Türkiye'de Sarı Basın Kartı önemi konusunda da büyük sıkıntı vardır. Bir görev sırasında bile Sarı Basın Kartı'nın hiçbir yararı görülemiyor. Bu konuda yaşanan olumsuz örnekler o kadar çoktur ki. Gazetecinin; habere ulaşma, alma ve iletme görevini yürütürken, Sarı Basın Kartı'ndan en üst düzeyde yararlanma hakkının bulunduğunu, tüm kamu kurum ve kuruluşları ile çalışanları artık çok iyi bilmelidir. Kurumlar bu konuda bilgilendirilmelidir.

 

Yerel yönetimlerin abone konusunda belli kriterlere bağlanması şarttır. Belediyeler ve kamu kurumlarının kendileriyle ilgili eleştirel veya övgü haberlerine göre abone yapmaları engellenmelidir.
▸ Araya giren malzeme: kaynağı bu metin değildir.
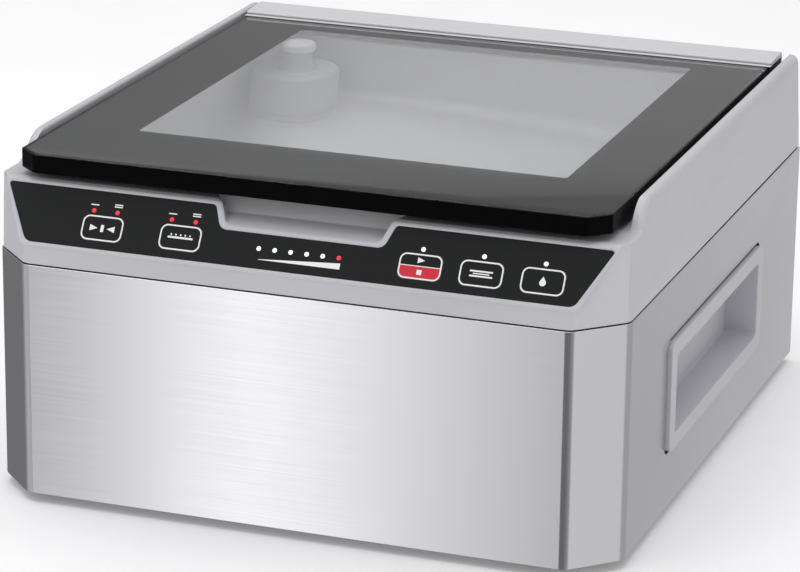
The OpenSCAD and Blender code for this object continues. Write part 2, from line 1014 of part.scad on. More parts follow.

Araştırmacı ve soruşturmacı gazetecilik anlayışının kamu eliyle baltalanmasına engel olunmalıdır.

 

Aynı şekilde yerel basının abone sayısını artıracak, kahve, kafeterya, lokanta, çay bahçesi gibi kütüphane kurma zorunluluğu olan işletmelerin de bu konuda sorumlulukları bulunmasına rağmen uygulanmıyor.

 

Basın İlan Kurumumuzun yaptığı Gri Pasaport uygulamasında elbette bizler de yer almak isteriz. Bu çalışmaya, gazete patronu olmayan meslek örgütlerinin başkanları, Türkiye Gazeteciler Cemiyetleri temsilcilerinin de katılması daha şık olacaktır. Ayrıca, vize konusunda sorun yaşayan Sarı Basın Kartı sahibi gazetecilerimizin de, ilgili büyükelçiliklerde engel ile karşı karşıya kalmamaları açısından dışişleri düzeyinde girişimler yapılmalıdır. Birçok Sarı Basın Kartı sahibimizin vize alamadan büyükelçilik kapısından dönmesi hoş olmuyor.

 

Bu önerilerimizin ilgili kurumlarca dikkate alınacağına inanıyor, ilgi ve destek olacaklara şimdiden teşekkür ediyoruz.